Robert Wilonsky is leaving the Dallas Morning News. The longtime city columnist is decamping for the top communications job at Heritage Auctions, which will free him up to become even more active at City Hall by, he says, maybe joining a board or commission. News staff was told in a memo this afternoon, while Wilonsky was guest hosting Intentional Grounding on the Ticket. He was hired in 2012 after decades at the Dallas Observer, where he built the Unfair Park blog into a repository for all things Dallas-related. He’s been writing about the city for more than 30 years. The memo says he’ll keep an occasional opinion column in the newspaper.
Memo after the jump.
We’re sad to say that the Robert Wilonsky column appearing in tomorrow’s Metro & Business section will be his last as a full-time city columnist. While he’ll continue to be a regular contributor to The Dallas Morning News (more on that in a minute), his day job will be communications director for Heritage Auctions, where he’ll indulge his pop-culture obsessions by writing about all the things he has spent his whole life collecting.
Robert joined us on March 12, 2012, as our digital managing editor. The title was a misnomer. He was a one-man reporting army for our web site and our newspaper. After just two days on the payroll, he had a top-of-the-fold Page One story. It would be the first of many.
He wrote about the city’s complicated and often painful history, its heroes and villains, its dispossessed and its powerful.
Four years ago this month, Robert made his debut as our city columnist. For his first column, he spent a rainy night at a homeless encampment under I-45. Here’s his lead:
“I just wanna walk around,” said the man in the blue-hooded rain jacket pulled over his pressed button-down. He was walking down Hickory Street toward the Interstate 45 overpass, taking his first steps into Tent City in as long as he could remember.
The sky was growing dark, and a light drizzle had begun to fall.
“I just wanna talk to some people.” And they wanted to talk to him. Turns out, many of the residents of the massive homeless encampment on downtown’s southern edge know Mayor Mike Rawlings. And they know he wants them out come early May.
Robert would show up anywhere and everywhere to get a story. His columns were full of love for Dallas and fury about its shortcomings. Nothing seemed to stop Robert in his quest, not even late-stage kidney cancer.
His powerful voice will still appear occasionally on our site and in our Op-Ed pages in a column titled “This City, I Swear.” He’ll have a few things to say, as he does in this note:
“I love this place — most of all the passion and perseverance of its staff, my colleagues, my friends. And eight years after starting here, almost to the day, I am still proud to be associated with The Dallas Morning News, which is why I will continue contributing when the occasion and need arises. (I will also keep giving the summer-intern bus tour, poor kids.)
“I am not running away, merely stepping aside to take on a different challenge at a new place — a rare opportunity after more than 30 years of doing one thing every single day. (Longer if you go back to Thomas Jefferson and the University of Texas, where I first fell in love with this profession.)
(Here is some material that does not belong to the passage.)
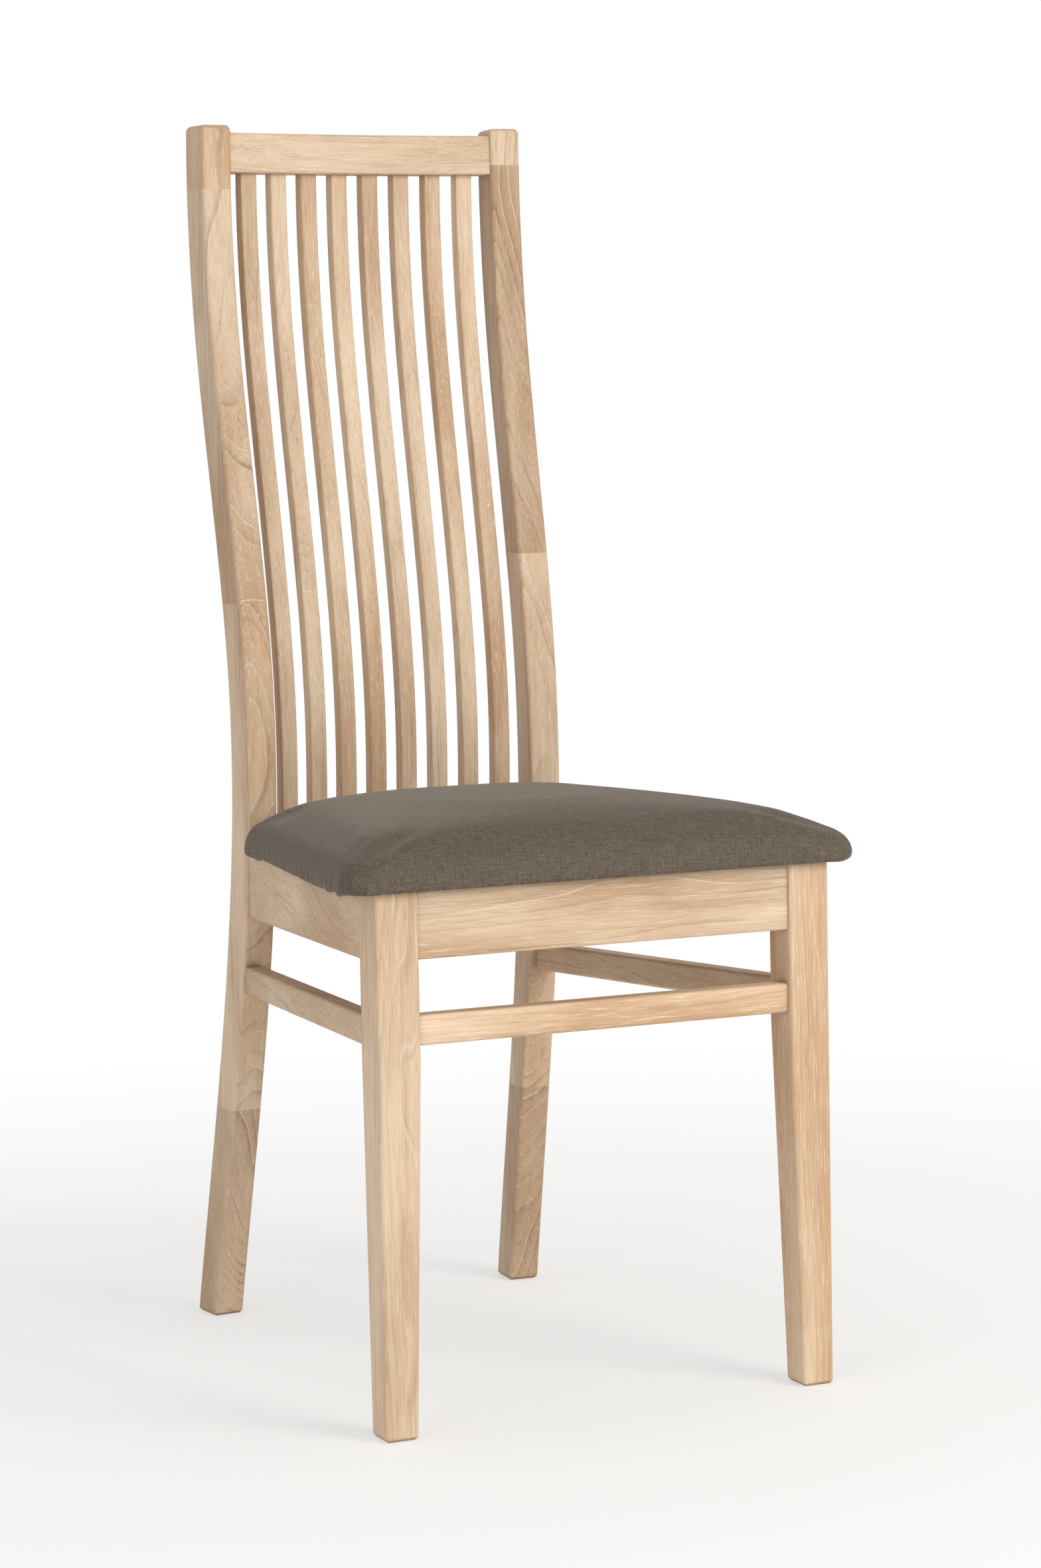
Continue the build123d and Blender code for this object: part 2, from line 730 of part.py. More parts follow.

“It also affords me the chance to do something I could not while a full-time newspaperman — I can now serve on a board or commission at City Hall, and actually do a thing I could only write about from the sidelines. I will miss this place, but never be far from it — as a contributor on occasion, yes, but most of all as an ardent admirer and loyal subscriber.”
Please join us in wishing Robert the very best in his new opportunity.